- Mongabay’s founder and CEO Rhett Ayers Butler reflects on his 13-year friendship with Jane Goodall, recalling her warmth, humor, and ability to make every interaction—from late-night talks to moments with his children—feel personal and meaningful.
- He highlights her philosophy that hope is not just an emotion but a tool for creating agency, where small victories in conservation ripple outward to show people their actions matter, whether saving a chimpanzee, protecting a wetland, or inspiring a child.
- Jane wanted to be remembered for Roots & Shoots and for teaching that humans are not the only sentient beings; Butler closes by noting her indomitable spirit and urging that her legacy of compassion and hope now falls to others to carry forward.
- This post is a commentary. The views expressed are those of the author, not necessarily of Mongabay.

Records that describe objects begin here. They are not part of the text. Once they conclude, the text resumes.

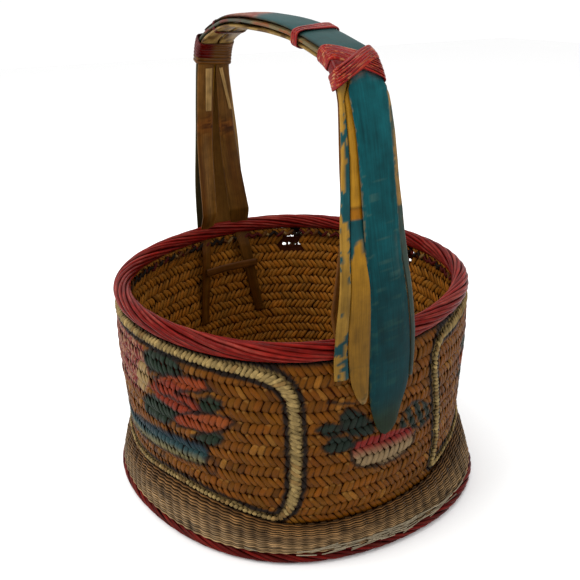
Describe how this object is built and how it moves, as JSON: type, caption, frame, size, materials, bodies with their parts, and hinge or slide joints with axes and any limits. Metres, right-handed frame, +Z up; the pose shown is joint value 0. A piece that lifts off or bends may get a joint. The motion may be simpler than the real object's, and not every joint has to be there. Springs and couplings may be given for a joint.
{
  "type": "woven fruit basket",
  "caption": "Round twined bamboo basket with painted panels, twisted red rim, flared foot skirt and a tall fixed arched handle for carrying fruit.",
  "frame": {"origin": "centre of the foot's lowest face, at the bottom of the bounding box", "axes": "+Z up; the fixed handle arches over the basket in the XZ plane with its legs at +X and -X; the painted panels face -Y and +Y"},
  "size_m": [0.3022, 0.3076, 0.3886],
  "materials": {
    "weave": "orange-brown twined bamboo splints, satin with painted motifs",
    "weave_floor": "orange-brown woven bamboo, satin",
    "skirt": "pale tan fine bamboo weavers, matte",
    "hoop": "plain bamboo hoop, satin",
    "red_cane": "cane strands painted deep red, worn gloss",
    "dark_cane": "dark stained cane ends, matte",
    "cream_border": "cream painted splints, worn",
    "teal_paint": "flat bamboo board painted teal, worn satin",
    "worn_teal": "bamboo strip with flaking teal paint over ochre",
    "ochre_bamboo": "bamboo strip varnished ochre yellow",
    "brown_bamboo": "natural bamboo strip darkened with age, satin",
    "pale_bamboo": "pale shaved bamboo",
    "red_binding": "flat cane binding, glossy red"
  },
  "bodies": {
    "root": {"back_panel_border": "cream_border", "binding_back_ring": "red_binding", "binding_back_wrap": "red_binding", "binding_front_lower": "red_binding", "binding_front_upper": "red_binding", "binding_mid_ring": "red_binding", "body_floor": "weave_floor", "body_wall_weave": "weave", "foot_hoop": "hoop", "foot_rope_strand_1": "red_cane", "foot_rope_strand_2": "red_cane", "foot_skirt": "skirt", "front_panel_border": "cream_border", "handle_back_blade": "teal_paint", "handle_front_blade": "teal_paint", "handle_inner_strip_left": "brown_bamboo", "handle_inner_strip_right": "brown_bamboo", "handle_side_strip_a": "worn_teal", "handle_side_strip_b": "ochre_bamboo", "handle_side_strip_c": "ochre_bamboo", "handle_sliver_left": "pale_bamboo", "handle_sliver_right": "pale_bamboo", "handle_top_blade": "teal_paint", "inner_tie_back": "brown_bamboo", "inner_tie_front": "brown_bamboo", "rim_inner_binding": "dark_cane", "rim_rope_strand_1": "red_cane", "rim_rope_strand_2": "red_cane", "rim_rope_strand_3": "red_cane"}
  },
  "joints": []
}
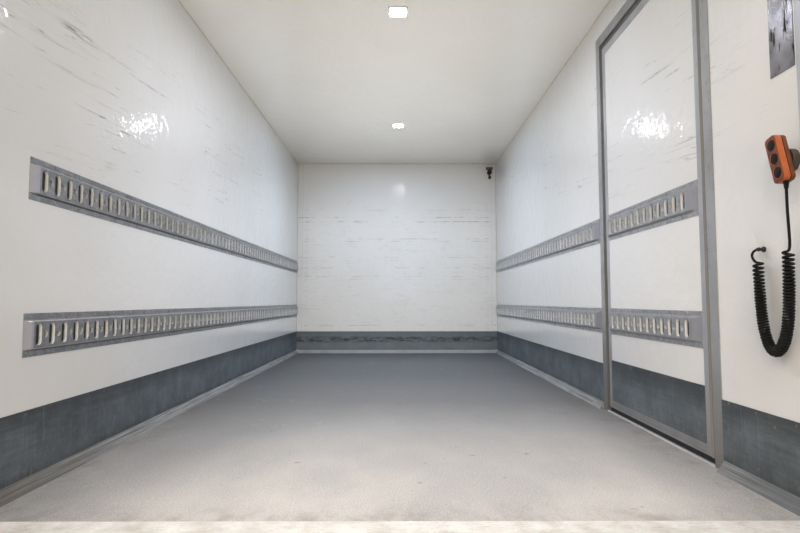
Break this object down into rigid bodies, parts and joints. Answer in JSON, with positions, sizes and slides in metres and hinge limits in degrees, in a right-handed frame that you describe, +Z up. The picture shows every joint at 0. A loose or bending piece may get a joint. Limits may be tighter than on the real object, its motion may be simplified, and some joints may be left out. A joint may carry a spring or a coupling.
{
  "type": "refrigerated truck load box",
  "caption": "Insulated truck load box with white panel walls, slotted lashing rails, kick plates, a side door and two rear doors that swing open.",
  "frame": {"origin": "on the ground under the middle of the overall box, with the rear doors open straight out to the sides", "axes": "+Z up, +Y towards the front wall, +X to the right side with the side door"},
  "size_m": [4.6526, 4.785, 2.393],
  "materials": {
    "white_gelcoat": "glossy glass-fibre gelcoat, lightly scuffed",
    "floor_coating": "granular non-slip resin",
    "aluminium_profile": "satin anodised extrusion",
    "galvanised_steel": "zinc coated, blotchy",
    "sill_steel": "worn bright sill plate",
    "kick_sheet": "dark weathered sheet",
    "seal_rubber": "moulded rubber",
    "lamp_case": "clear lens over white case",
    "sensor_grey": "moulded",
    "wear_steel": "thin bright sheet",
    "handset_orange": "moulded shell",
    "black_plastic": "moulded",
    "cord_black": "satin polyurethane jacket",
    "chassis_steel": "satin black coat",
    "lamp_clear": "clear lens",
    "lamp_amber": "amber lens",
    "lamp_red": "red lens"
  },
  "bodies": {
    "box_body": {"ceiling_lamps": "lamp_case", "cord_coil": "cord_black", "cord_gland": "black_plastic", "cord_straight": "cord_black", "cord_tail": "cord_black", "cross_members": "chassis_steel", "dock_buffers": "seal_rubber", "floor_coves": "aluminium_profile", "floor_edge_profiles": "aluminium_profile", "floor_panel": "floor_coating", "front_corner_profiles": "aluminium_profile", "front_marker_lamps": "lamp_clear", "front_wall": "white_gelcoat", "handset": "handset_orange", "handset_holder": "black_plastic", "hinge_brackets": "galvanised_steel", "kick_plates": "kick_sheet", "left_lashing_rails": "galvanised_steel", "left_wall": "white_gelcoat", "lock_keepers": "galvanised_steel", "mounting_brackets": "chassis_steel", "rear_frame": "aluminium_profile", "rear_marker_lamps": "lamp_red", "rear_sill": "sill_steel", "right_lashing_rails": "galvanised_steel", "right_wall": "white_gelcoat", "roof_edge_profiles": "aluminium_profile", "roof_panel": "white_gelcoat", "side_door_frame": "aluminium_profile", "side_marker_lamps": "lamp_amber", "subframe_runners": "chassis_steel", "temperature_sensor": "sensor_grey", "wear_plate": "wear_steel"},
    "side_door": {"side_door_edge_frame": "aluminium_profile", "side_door_hinges": "galvanised_steel", "side_door_kick_plate": "kick_sheet", "side_door_lashing_rails": "galvanised_steel", "side_door_lock_gear": "galvanised_steel", "side_door_panel": "white_gelcoat", "side_door_seal": "seal_rubber"},
    "left_rear_door": {"left_rear_door_edge_frame": "aluminium_profile", "left_rear_door_hinges": "galvanised_steel", "left_rear_door_lock_gear": "galvanised_steel", "left_rear_door_panel": "white_gelcoat", "left_rear_door_seal": "seal_rubber"},
    "right_rear_door": {"right_rear_door_edge_frame": "aluminium_profile", "right_rear_door_hinges": "galvanised_steel", "right_rear_door_lock_gear": "galvanised_steel", "right_rear_door_panel": "white_gelcoat", "right_rear_door_seal": "seal_rubber"}
  },
  "joints": [
    {"name": "side_door_swing", "type": "hinge", "parent": "box_body", "child": "side_door", "pos_m": [1.1675, -0.7955, 1.2], "axis": [0, 0, 1], "range_deg": [0, 175]},
    {"name": "left_rear_door_swing", "type": "hinge", "parent": "box_body", "child": "left_rear_door", "pos_m": [-1.165, -2.3185, 1.3], "axis": [0, 0, -1], "range_deg": [-180, 85]},
    {"name": "right_rear_door_swing", "type": "hinge", "parent": "box_body", "child": "right_rear_door", "pos_m": [1.165, -2.3185, 1.3], "axis": [0, 0, 1], "range_deg": [-180, 85]}
  ]
}
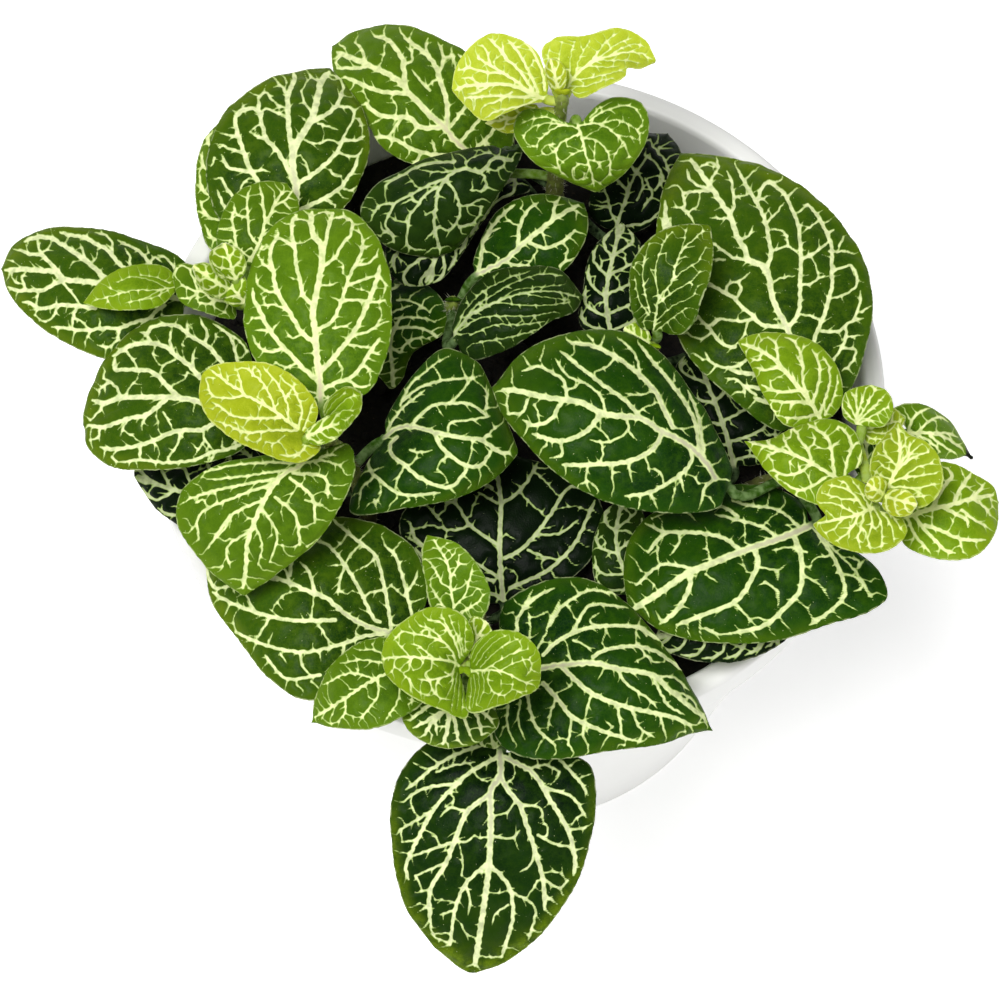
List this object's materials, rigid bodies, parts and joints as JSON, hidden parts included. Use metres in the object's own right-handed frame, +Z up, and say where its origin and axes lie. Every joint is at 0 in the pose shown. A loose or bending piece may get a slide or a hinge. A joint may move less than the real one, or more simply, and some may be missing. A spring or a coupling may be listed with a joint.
{
  "type": "potted nerve plant",
  "caption": "Low creeping house plant with oval dark green leaves netted with cream veins, lime young leaf pairs on top, in a plain white tapered pot with soil.",
  "frame": {"origin": "middle of the pot's flat base, on the surface that the pot stands on", "axes": "+Z up along the pot's axis; the picture is taken from -Y and above, with +X to its right"},
  "size_m": [0.1574, 0.1565, 0.1436],
  "materials": {
    "pot": "gloss",
    "soil": "matte",
    "stem": "satin",
    "old_leaf": "satin",
    "middle_leaf": "satin",
    "young_leaf": "satin"
  },
  "bodies": {
    "root": {"pot": "pot", "soil": "soil", "stem_left": "stem", "stem_front": "stem", "stem_right": "stem", "stem_far_left": "stem", "stem_back": "stem", "stem_middle": "stem", "stem_inner": "stem", "stem_right_inner": "stem", "left_leaf_tall": "middle_leaf", "left_leaf_yellow": "young_leaf", "left_leaf_young": "young_leaf", "left_leaf_lower": "middle_leaf", "left_leaf_outer": "old_leaf", "left_leaf_inner": "old_leaf", "left_leaf_under": "old_leaf", "front_leaf_yellow_left": "young_leaf", "front_leaf_yellow_right": "young_leaf", "front_leaf_up": "middle_leaf", "front_leaf_side": "middle_leaf", "front_leaf_curled": "middle_leaf", "front_leaf_left": "old_leaf", "front_leaf_right": "old_leaf", "front_leaf_hanging": "old_leaf", "front_leaf_deep": "old_leaf", "right_leaf_top": "young_leaf", "right_leaf_fore": "young_leaf", "right_leaf_fore_left": "middle_leaf", "right_leaf_upper_left": "middle_leaf", "right_leaf_round": "middle_leaf", "right_leaf_small": "middle_leaf", "right_leaf_outer": "middle_leaf", "right_leaf_side": "middle_leaf", "right_leaf_low": "old_leaf", "right_leaf_large": "old_leaf", "right_leaf_under": "old_leaf", "far_left_leaf_outer": "old_leaf", "far_left_leaf_small": "middle_leaf", "far_left_leaf_fore": "middle_leaf", "far_left_leaf_up": "middle_leaf", "far_left_leaf_large": "old_leaf", "far_left_leaf_behind": "old_leaf", "back_leaf_yellow_left": "young_leaf", "back_leaf_yellow_right": "young_leaf", "back_leaf_heart": "middle_leaf", "back_leaf_far": "old_leaf", "back_leaf_arching": "old_leaf", "back_leaf_right": "old_leaf", "back_leaf_low": "old_leaf", "middle_leaf_upright": "middle_leaf", "middle_leaf_shaded": "old_leaf", "middle_leaf_low": "old_leaf", "inner_leaf_ribbed": "old_leaf", "inner_leaf_back": "old_leaf", "inner_leaf_behind": "old_leaf", "inner_leaf_under": "old_leaf", "centre_leaf": "old_leaf", "centre_leaf_shaded": "old_leaf", "centre_leaf_narrow": "old_leaf"}
  },
  "joints": []
}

I find it hard to believe Jane Goodall is gone. She was more than an icon to me. She was a friend, a mentor, and someone whose presence—whether with presidents, students, or my own children—felt like both a gift and a lesson.
Our friendship began in the most Jane way possible: an email that opened, “Yes, this is the real Jane Goodall,” followed by a request that I not share her “secret email address.” She said she admired Mongabay and wanted to meet. That message was the start of thirteen years of laughs, tears, and conversations that often stretched late into the night over vegan Indian food and a glass of whisky in her hotel room—even though I rarely drink or stay out late.

Jane had a way of making every encounter feel personal. When she first met my children, she lit up as if she had been waiting her whole life for them to enter the room. She crouched to their level, told stories, and pulled up YouTube videos of rats performing clever tricks. “Aren’t they marvelous?” she said, with the same awe she once expressed for the chimpanzees of Gombe. She told my son he was an inspiration for starting a trash cleanup at his school. It was a small thing, but Jane noticed. She always noticed.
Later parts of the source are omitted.